Prompt: Reproduce exactly the lines from the one containing "Recreate this object" through the one containing "const topEdgeBack = 0.6;", both included, and nothing else.

** start Source records **

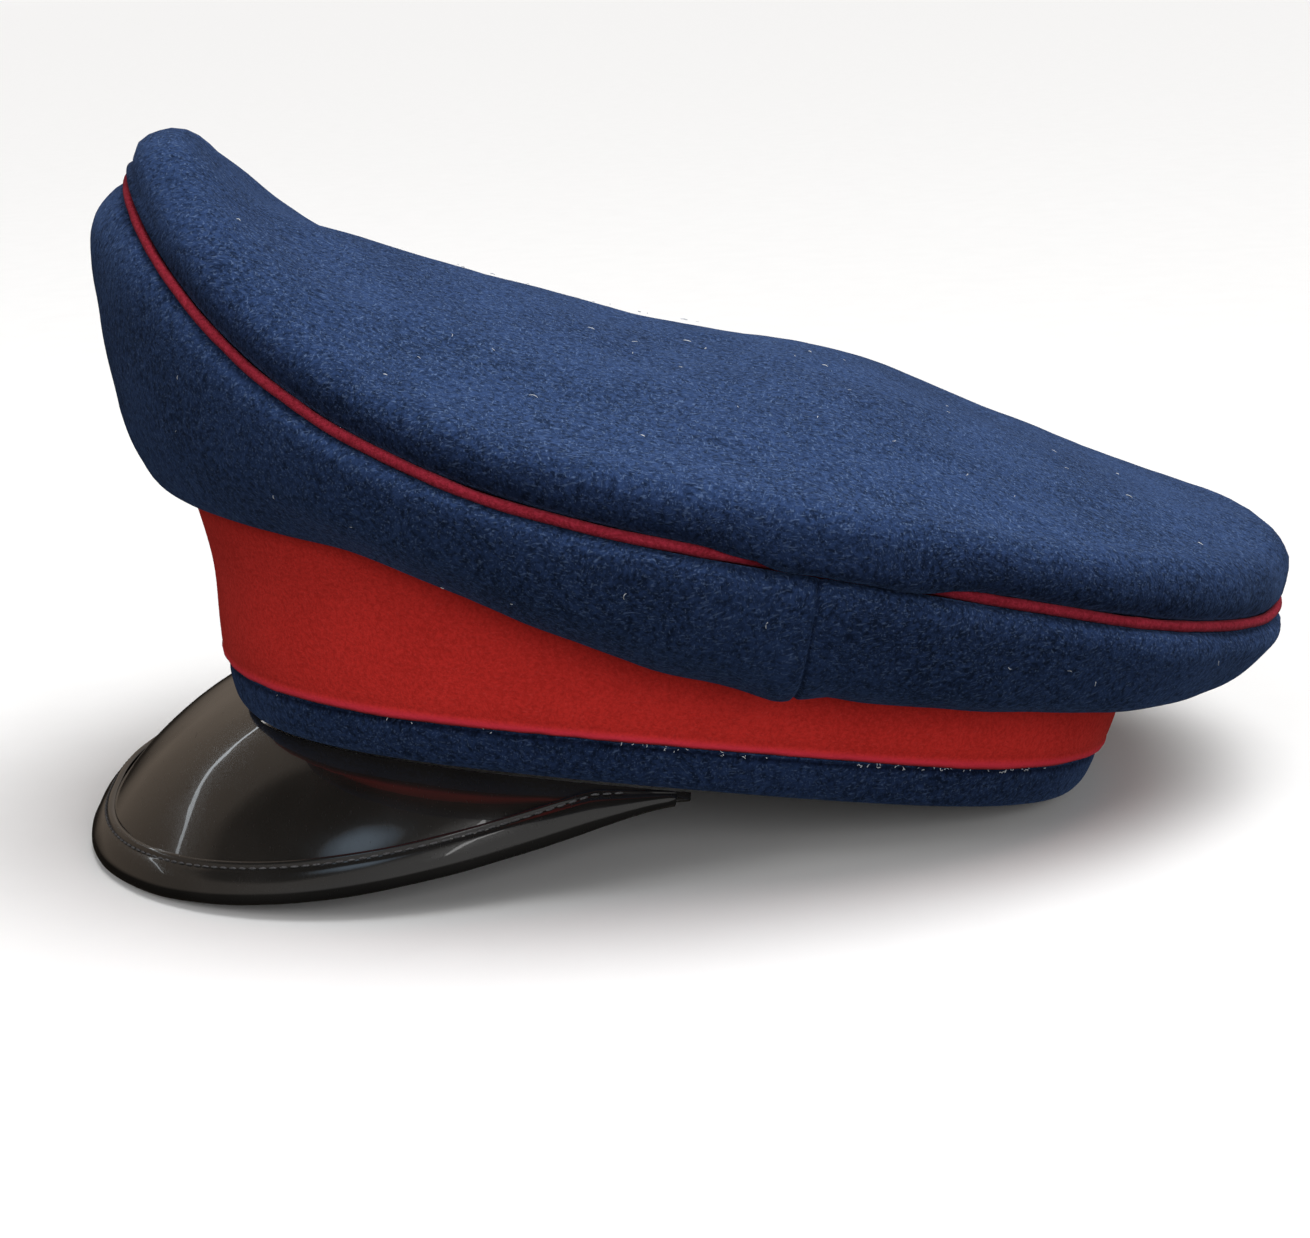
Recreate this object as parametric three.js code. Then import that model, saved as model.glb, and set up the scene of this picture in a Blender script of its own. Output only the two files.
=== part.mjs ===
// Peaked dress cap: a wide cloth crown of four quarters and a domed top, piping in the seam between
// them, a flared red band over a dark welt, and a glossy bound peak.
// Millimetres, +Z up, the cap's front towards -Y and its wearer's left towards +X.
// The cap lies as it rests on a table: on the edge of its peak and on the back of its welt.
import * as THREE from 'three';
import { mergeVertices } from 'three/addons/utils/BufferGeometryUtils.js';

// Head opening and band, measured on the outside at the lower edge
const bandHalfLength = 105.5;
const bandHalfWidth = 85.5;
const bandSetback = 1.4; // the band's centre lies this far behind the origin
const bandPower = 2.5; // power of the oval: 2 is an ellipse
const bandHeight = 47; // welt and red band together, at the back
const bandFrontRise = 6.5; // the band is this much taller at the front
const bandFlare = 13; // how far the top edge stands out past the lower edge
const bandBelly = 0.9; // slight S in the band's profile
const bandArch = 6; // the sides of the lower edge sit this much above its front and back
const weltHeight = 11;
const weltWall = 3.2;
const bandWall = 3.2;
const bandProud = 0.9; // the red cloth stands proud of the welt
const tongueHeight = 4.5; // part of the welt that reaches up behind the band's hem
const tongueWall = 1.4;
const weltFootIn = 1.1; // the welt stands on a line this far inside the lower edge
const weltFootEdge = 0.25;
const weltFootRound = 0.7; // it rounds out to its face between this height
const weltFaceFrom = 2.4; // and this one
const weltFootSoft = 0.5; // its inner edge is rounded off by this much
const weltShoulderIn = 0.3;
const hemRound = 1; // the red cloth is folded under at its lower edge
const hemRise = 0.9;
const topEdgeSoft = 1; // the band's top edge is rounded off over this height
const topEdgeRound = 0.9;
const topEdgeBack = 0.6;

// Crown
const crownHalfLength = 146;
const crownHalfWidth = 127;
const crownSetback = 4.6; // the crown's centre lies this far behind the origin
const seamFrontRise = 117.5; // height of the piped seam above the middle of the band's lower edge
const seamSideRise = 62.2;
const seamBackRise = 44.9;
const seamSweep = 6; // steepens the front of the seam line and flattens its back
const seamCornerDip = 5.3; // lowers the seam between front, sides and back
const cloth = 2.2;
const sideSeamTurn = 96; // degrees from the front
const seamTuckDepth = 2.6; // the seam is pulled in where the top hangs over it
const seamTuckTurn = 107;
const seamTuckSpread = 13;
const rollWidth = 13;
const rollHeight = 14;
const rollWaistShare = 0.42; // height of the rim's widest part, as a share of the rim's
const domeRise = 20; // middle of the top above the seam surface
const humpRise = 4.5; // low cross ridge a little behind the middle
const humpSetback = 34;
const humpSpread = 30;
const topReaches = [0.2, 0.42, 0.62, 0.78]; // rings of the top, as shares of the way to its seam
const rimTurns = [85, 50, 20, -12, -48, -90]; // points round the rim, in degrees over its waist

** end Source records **
** start Source records **

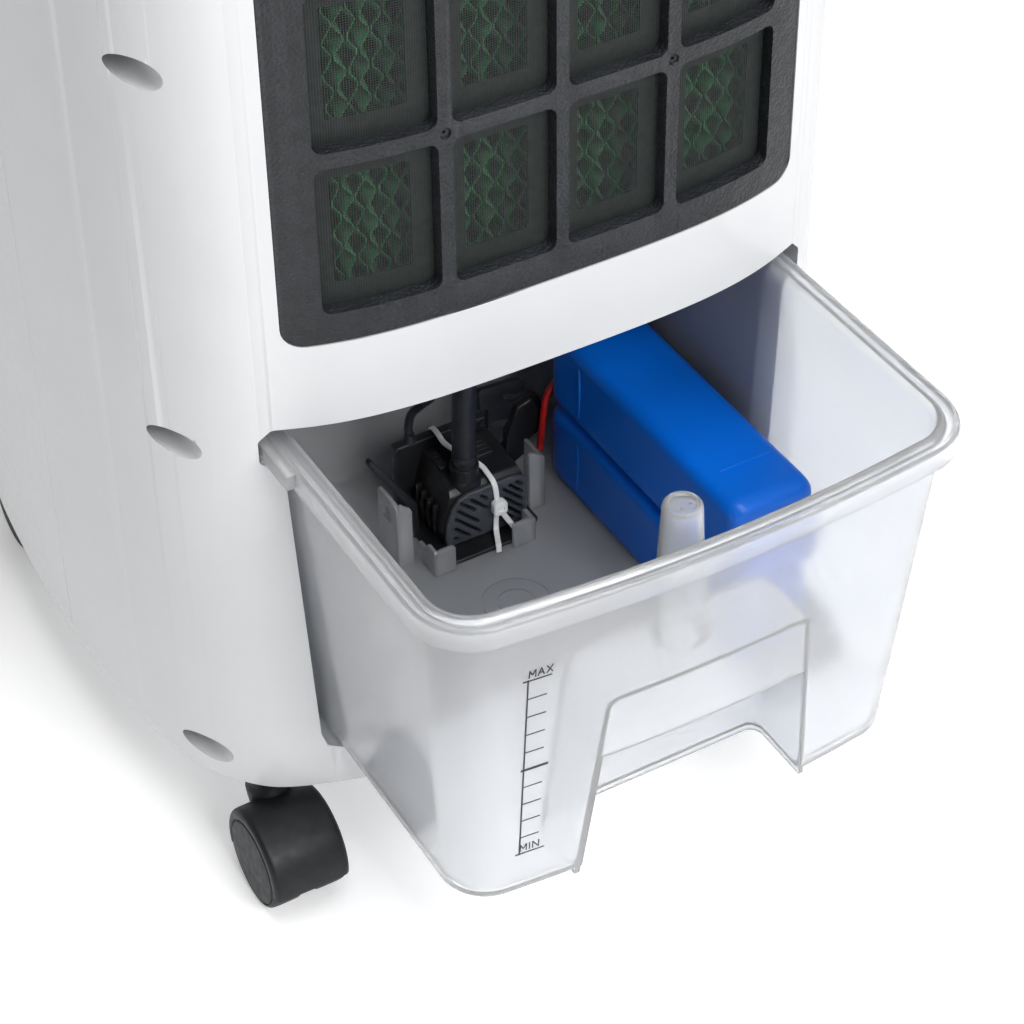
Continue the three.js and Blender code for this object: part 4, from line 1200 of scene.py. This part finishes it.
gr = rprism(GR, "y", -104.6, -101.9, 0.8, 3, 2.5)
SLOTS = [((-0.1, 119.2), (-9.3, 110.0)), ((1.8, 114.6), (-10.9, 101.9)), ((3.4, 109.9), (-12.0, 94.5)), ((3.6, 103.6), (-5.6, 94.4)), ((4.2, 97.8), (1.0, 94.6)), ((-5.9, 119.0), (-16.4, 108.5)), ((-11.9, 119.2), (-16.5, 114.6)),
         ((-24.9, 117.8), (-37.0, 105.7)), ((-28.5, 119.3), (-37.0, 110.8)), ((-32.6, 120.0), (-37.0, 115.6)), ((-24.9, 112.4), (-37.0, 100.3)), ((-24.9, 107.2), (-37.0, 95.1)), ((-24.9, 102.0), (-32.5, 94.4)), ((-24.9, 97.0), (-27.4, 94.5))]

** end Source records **

Solution to the problem:
Recreate this object as parametric three.js code. Then import that model, saved as model.glb, and set up the scene of this picture in a Blender script of its own. Output only the two files.
=== part.mjs ===
// Peaked dress cap: a wide cloth crown of four quarters and a domed top, piping in the seam between
// them, a flared red band over a dark welt, and a glossy bound peak.
// Millimetres, +Z up, the cap's front towards -Y and its wearer's left towards +X.
// The cap lies as it rests on a table: on the edge of its peak and on the back of its welt.
import * as THREE from 'three';
import { mergeVertices } from 'three/addons/utils/BufferGeometryUtils.js';

// Head opening and band, measured on the outside at the lower edge
const bandHalfLength = 105.5;
const bandHalfWidth = 85.5;
const bandSetback = 1.4; // the band's centre lies this far behind the origin
const bandPower = 2.5; // power of the oval: 2 is an ellipse
const bandHeight = 47; // welt and red band together, at the back
const bandFrontRise = 6.5; // the band is this much taller at the front
const bandFlare = 13; // how far the top edge stands out past the lower edge
const bandBelly = 0.9; // slight S in the band's profile
const bandArch = 6; // the sides of the lower edge sit this much above its front and back
const weltHeight = 11;
const weltWall = 3.2;
const bandWall = 3.2;
const bandProud = 0.9; // the red cloth stands proud of the welt
const tongueHeight = 4.5; // part of the welt that reaches up behind the band's hem
const tongueWall = 1.4;
const weltFootIn = 1.1; // the welt stands on a line this far inside the lower edge
const weltFootEdge = 0.25;
const weltFootRound = 0.7; // it rounds out to its face between this height
const weltFaceFrom = 2.4; // and this one
const weltFootSoft = 0.5; // its inner edge is rounded off by this much
const weltShoulderIn = 0.3;
const hemRound = 1; // the red cloth is folded under at its lower edge
const hemRise = 0.9;
const topEdgeSoft = 1; // the band's top edge is rounded off over this height
const topEdgeRound = 0.9;
const topEdgeBack = 0.6;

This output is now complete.